* [The exercise] Look through the entries below and count the lines with the word "JSON" in them; give only the number.

* [Material supplied]
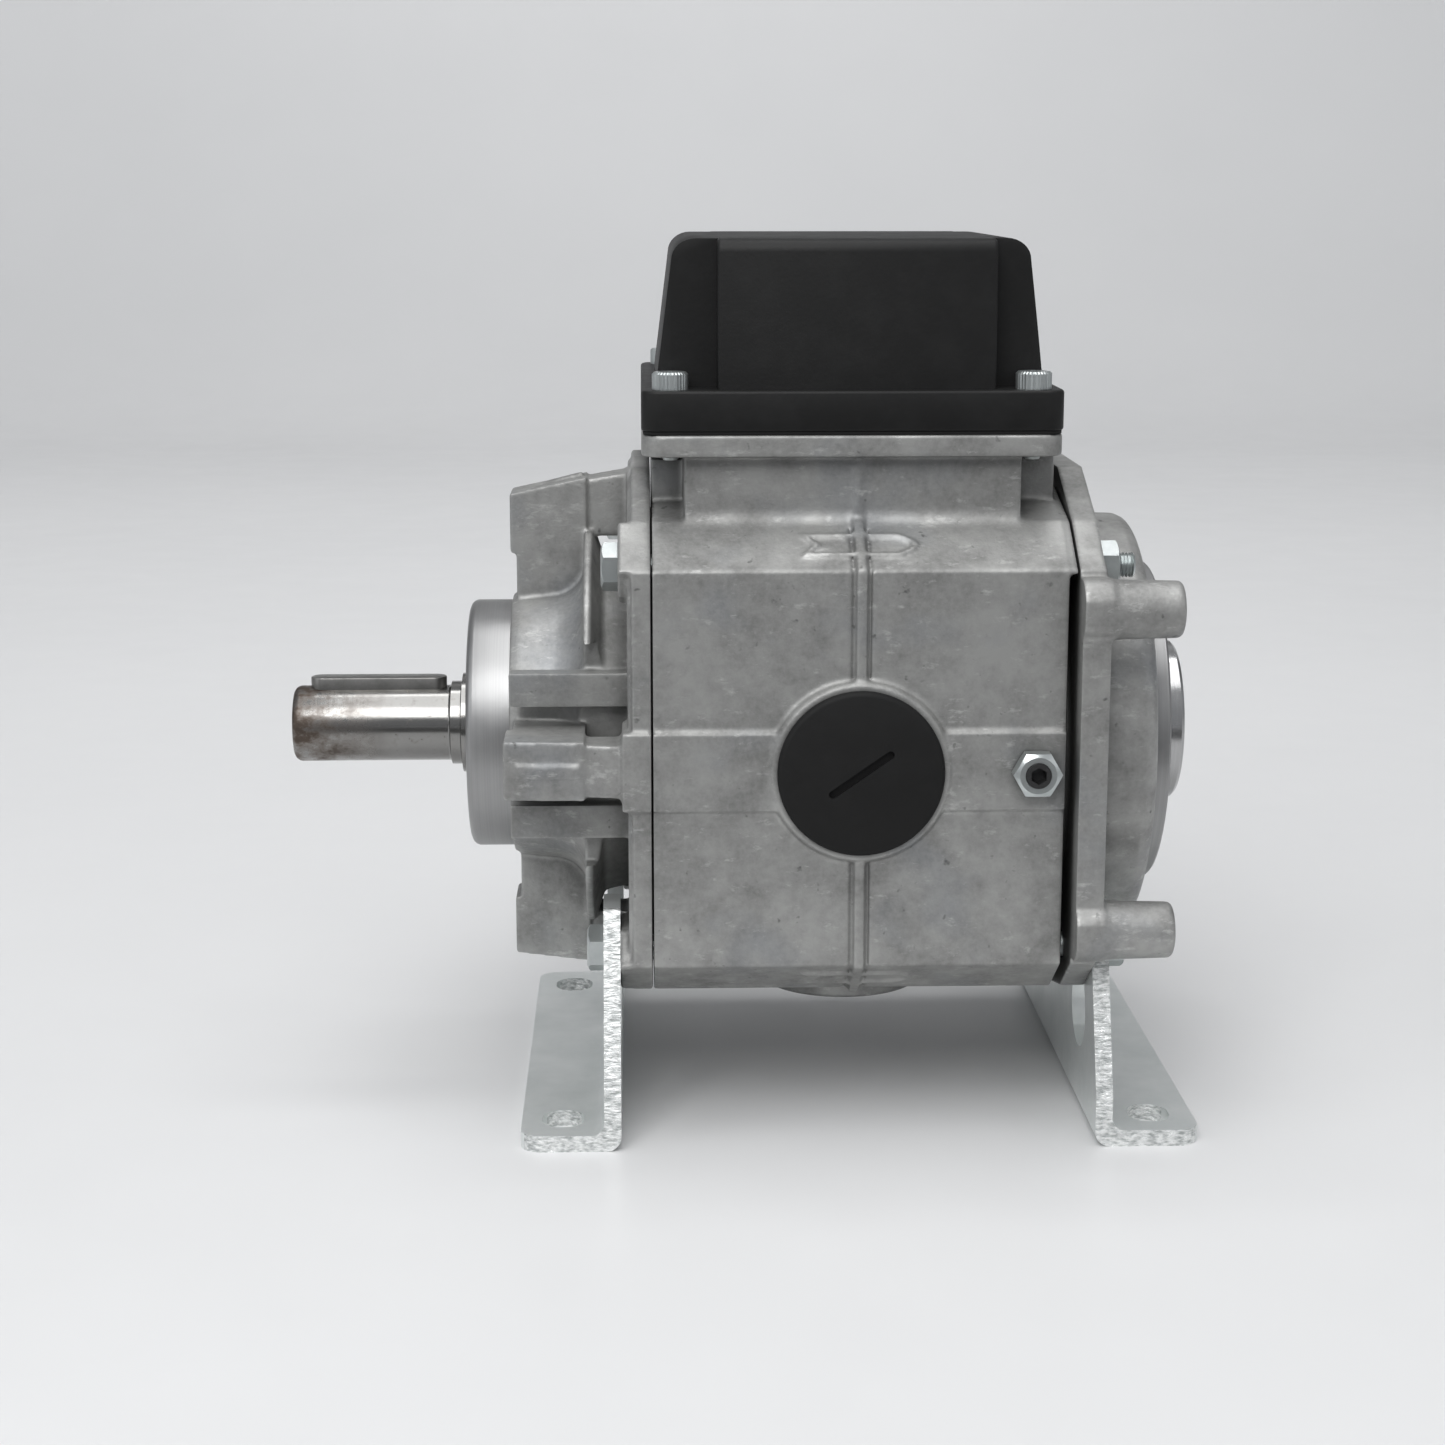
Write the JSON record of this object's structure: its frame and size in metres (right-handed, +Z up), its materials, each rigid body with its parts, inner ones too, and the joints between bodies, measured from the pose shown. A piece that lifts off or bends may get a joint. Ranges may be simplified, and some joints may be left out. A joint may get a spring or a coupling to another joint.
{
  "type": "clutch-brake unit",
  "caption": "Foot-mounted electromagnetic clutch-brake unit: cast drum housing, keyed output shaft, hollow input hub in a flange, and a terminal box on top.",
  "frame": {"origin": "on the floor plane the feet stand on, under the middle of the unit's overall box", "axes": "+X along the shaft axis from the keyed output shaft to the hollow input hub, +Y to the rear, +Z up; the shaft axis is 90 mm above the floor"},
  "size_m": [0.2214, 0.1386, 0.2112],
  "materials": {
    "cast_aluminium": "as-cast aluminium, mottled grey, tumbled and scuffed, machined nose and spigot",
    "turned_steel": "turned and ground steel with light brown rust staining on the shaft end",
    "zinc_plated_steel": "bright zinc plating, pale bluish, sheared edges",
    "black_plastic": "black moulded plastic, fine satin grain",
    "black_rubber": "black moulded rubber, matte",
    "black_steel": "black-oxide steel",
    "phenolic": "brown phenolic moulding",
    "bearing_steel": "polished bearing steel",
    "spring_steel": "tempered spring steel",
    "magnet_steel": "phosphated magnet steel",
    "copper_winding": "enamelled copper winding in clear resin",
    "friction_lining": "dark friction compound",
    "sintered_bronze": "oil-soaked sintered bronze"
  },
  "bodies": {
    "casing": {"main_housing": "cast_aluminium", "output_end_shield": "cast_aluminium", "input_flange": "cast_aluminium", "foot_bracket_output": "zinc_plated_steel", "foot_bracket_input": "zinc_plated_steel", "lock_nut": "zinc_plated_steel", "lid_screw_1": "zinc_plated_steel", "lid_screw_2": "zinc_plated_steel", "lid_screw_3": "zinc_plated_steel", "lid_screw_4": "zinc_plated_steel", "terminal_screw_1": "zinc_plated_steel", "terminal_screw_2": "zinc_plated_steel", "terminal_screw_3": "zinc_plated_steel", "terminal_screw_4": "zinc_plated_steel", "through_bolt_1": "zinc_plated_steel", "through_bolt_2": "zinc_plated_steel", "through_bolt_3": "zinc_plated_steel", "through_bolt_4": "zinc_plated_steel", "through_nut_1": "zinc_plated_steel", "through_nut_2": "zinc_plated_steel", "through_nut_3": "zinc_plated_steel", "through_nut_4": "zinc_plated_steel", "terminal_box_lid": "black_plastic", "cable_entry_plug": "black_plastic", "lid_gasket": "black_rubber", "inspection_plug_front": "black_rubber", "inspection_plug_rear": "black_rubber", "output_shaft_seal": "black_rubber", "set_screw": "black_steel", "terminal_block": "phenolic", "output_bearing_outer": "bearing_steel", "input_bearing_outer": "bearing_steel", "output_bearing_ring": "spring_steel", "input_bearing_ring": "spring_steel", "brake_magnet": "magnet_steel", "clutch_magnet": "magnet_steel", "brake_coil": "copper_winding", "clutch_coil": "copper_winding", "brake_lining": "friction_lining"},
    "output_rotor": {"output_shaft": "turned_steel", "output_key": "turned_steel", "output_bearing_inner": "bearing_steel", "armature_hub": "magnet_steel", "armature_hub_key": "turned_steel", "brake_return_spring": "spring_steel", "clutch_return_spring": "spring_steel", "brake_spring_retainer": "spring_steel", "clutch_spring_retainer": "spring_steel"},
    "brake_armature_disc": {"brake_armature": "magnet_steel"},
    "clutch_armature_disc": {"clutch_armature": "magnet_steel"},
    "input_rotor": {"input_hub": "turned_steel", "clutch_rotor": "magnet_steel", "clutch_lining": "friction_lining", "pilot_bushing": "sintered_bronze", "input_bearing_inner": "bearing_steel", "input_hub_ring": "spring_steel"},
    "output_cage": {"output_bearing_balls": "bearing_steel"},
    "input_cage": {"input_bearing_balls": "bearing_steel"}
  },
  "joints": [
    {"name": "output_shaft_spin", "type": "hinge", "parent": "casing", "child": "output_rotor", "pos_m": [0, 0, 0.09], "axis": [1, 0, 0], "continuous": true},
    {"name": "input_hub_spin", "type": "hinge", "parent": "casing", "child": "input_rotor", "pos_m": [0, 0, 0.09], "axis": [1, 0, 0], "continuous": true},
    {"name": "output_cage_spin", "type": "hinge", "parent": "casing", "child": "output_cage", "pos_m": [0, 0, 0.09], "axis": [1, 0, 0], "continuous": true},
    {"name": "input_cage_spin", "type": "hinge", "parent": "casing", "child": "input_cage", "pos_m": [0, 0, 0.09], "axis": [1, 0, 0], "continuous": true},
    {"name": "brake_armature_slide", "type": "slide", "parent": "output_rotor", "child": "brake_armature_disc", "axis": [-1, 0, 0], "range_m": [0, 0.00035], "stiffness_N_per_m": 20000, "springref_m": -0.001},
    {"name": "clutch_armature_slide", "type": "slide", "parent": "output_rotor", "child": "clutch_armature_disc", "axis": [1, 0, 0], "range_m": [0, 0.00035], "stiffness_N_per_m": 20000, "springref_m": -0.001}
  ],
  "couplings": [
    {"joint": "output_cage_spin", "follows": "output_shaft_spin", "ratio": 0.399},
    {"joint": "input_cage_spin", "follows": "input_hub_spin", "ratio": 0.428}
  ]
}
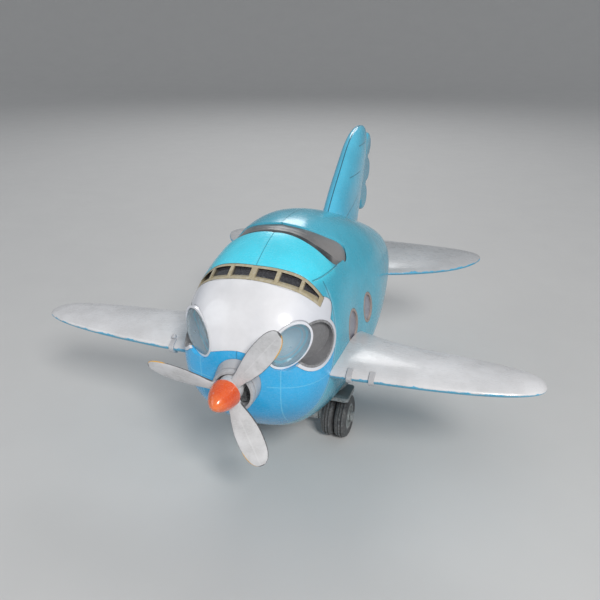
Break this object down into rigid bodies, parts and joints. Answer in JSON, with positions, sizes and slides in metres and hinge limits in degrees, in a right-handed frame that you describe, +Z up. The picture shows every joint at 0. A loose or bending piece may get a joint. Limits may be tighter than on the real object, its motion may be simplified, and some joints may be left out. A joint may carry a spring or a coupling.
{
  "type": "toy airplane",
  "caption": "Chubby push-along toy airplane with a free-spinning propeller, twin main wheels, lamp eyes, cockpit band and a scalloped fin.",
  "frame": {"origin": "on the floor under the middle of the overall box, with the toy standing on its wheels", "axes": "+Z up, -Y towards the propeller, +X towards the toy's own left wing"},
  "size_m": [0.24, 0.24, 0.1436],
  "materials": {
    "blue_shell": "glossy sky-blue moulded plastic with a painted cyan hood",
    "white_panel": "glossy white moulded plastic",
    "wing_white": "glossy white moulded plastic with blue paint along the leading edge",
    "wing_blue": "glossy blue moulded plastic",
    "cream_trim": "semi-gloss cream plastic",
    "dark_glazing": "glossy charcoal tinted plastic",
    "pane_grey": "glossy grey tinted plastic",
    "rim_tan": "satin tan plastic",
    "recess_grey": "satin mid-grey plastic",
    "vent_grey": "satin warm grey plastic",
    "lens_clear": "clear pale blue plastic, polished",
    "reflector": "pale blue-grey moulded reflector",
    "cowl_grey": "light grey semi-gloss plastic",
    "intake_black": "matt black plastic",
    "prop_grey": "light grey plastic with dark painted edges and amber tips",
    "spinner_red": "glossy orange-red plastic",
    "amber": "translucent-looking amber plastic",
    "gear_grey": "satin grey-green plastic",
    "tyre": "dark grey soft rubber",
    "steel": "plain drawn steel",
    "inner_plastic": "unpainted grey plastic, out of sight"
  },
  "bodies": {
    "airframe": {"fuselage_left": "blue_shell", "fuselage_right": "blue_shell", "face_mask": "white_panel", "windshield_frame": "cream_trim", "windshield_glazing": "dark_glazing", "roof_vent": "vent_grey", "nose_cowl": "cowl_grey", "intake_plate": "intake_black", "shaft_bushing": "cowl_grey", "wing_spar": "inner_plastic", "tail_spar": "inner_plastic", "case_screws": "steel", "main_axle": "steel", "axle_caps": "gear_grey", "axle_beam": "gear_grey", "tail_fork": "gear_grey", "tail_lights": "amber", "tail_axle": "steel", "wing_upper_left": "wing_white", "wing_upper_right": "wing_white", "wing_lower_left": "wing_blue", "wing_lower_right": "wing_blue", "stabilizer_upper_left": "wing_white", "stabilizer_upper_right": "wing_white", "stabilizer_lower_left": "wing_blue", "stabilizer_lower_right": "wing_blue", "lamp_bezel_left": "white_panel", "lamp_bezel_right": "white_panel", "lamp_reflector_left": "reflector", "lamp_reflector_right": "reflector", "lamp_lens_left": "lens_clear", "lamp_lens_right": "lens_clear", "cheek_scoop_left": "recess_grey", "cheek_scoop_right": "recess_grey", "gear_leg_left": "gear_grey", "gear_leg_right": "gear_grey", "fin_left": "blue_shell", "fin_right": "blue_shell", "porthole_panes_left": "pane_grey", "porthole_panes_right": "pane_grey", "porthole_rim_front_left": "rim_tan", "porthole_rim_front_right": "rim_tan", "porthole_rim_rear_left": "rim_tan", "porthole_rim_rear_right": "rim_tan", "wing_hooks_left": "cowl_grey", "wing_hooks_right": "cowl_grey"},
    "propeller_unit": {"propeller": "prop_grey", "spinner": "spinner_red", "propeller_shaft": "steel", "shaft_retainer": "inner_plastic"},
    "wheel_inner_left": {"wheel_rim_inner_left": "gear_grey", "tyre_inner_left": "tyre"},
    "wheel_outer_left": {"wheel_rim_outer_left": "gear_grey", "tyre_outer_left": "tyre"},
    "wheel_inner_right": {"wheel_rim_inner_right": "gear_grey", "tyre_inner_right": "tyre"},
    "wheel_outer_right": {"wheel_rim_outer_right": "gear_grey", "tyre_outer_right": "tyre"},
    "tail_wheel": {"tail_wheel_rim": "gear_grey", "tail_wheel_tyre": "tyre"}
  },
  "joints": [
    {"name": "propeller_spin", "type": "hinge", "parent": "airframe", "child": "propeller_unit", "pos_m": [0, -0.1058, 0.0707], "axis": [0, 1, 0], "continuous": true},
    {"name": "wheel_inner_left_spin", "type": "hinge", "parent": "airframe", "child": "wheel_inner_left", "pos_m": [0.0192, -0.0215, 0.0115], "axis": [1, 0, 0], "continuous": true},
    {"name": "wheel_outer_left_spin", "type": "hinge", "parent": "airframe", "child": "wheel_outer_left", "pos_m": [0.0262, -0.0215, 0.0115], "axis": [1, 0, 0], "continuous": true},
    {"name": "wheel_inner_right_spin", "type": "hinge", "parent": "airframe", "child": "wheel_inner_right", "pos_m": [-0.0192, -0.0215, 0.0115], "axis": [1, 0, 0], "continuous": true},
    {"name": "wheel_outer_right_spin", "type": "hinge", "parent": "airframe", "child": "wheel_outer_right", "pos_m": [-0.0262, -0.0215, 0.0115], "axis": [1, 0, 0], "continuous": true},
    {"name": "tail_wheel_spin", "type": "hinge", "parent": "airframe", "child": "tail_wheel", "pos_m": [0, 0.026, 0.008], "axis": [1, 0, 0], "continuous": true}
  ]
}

* [Worked answer] 2